Деклан выключает звук.

Мы мгновение стоим в тишине, дыша друг на друга.

– Ты искала меня? – спрашивает он. – Когда вышла из школы?

Тихий голос Деклана – глубокий и мягкий, ничем не напоминающий о жгучем темпераменте его обладателя, – обволакивает меня. Это успокаивает – может, потому, что я не раз уже слышала в этом голосе свирепость. Мне хочется прижаться лбом к груше, прикрыть глаза и умолять Деклана поговорить со мной хотя бы пять минут.

Взглянув на грушу, я хорошенько бью по ней, чтобы дать себе пару секунд на обдумывание ответа.

– Помнишь ту фотографию, на которой ты с Рэвом?

– Ту, которую я «должен был попросить удалить»?
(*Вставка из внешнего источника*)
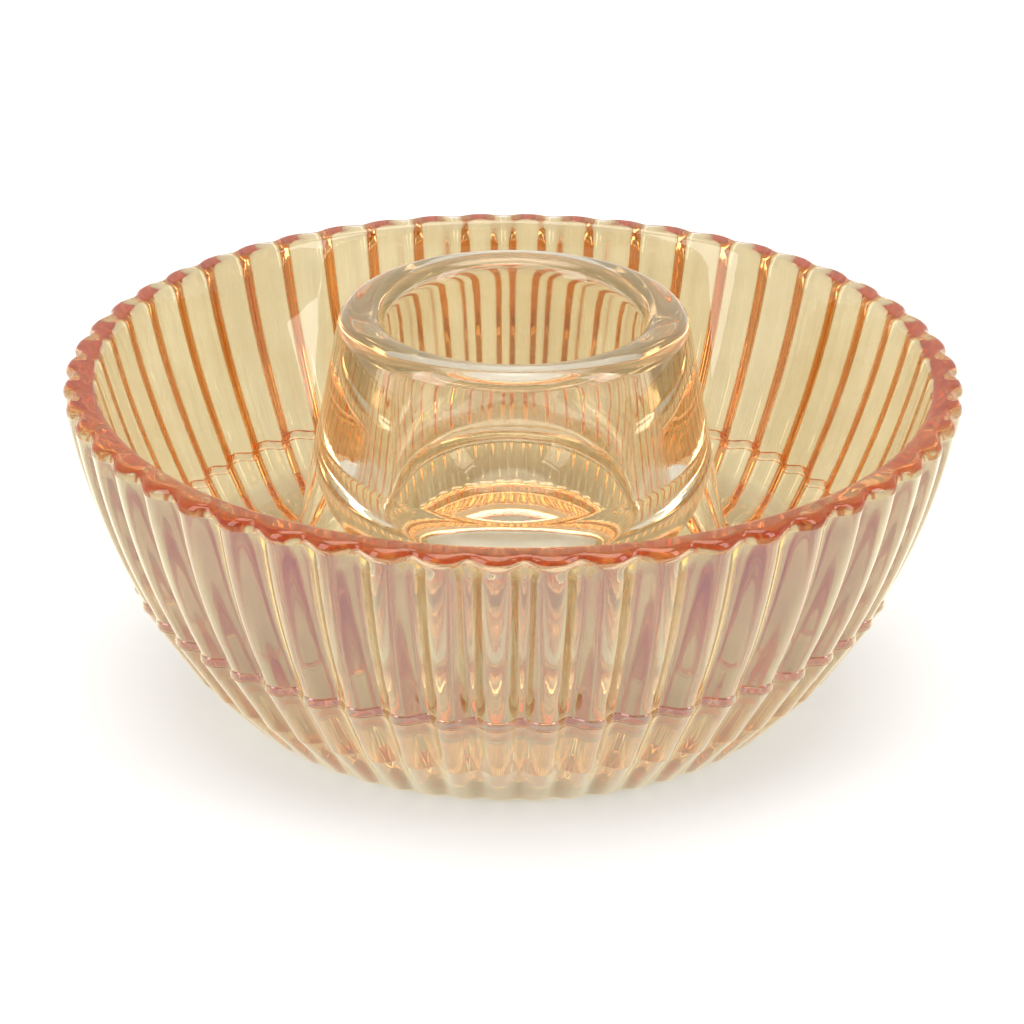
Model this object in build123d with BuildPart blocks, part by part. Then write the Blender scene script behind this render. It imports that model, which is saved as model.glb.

– Ты издеваешься надо мной? – перевожу я на него взгляд.

– Нет. – Я вижу на его лице раскаяние. – Ты была права. Я должен был сначала попросить.

Ох. Дыши, Джульетта, дыши.

Еще один удар по груше.

– Рэв сказал, что не нужно ее удалять.

– Он так сказал?

Я колеблюсь, глядя на него поверх перчаток. Мои волосы выбились из прически и теперь падают на глаза.

– Да.

– Так что ты с ней сделала?

Мне приходится еще раз вдарить по груше.

– Мистер Жерарди хочет использовать ее в качестве обложки на выпускной альбом.

– Нет, я серьезно.

– И я серьезно. Она ему очень понравилась. Я сказала, что сначала должна спросить разрешения у вас.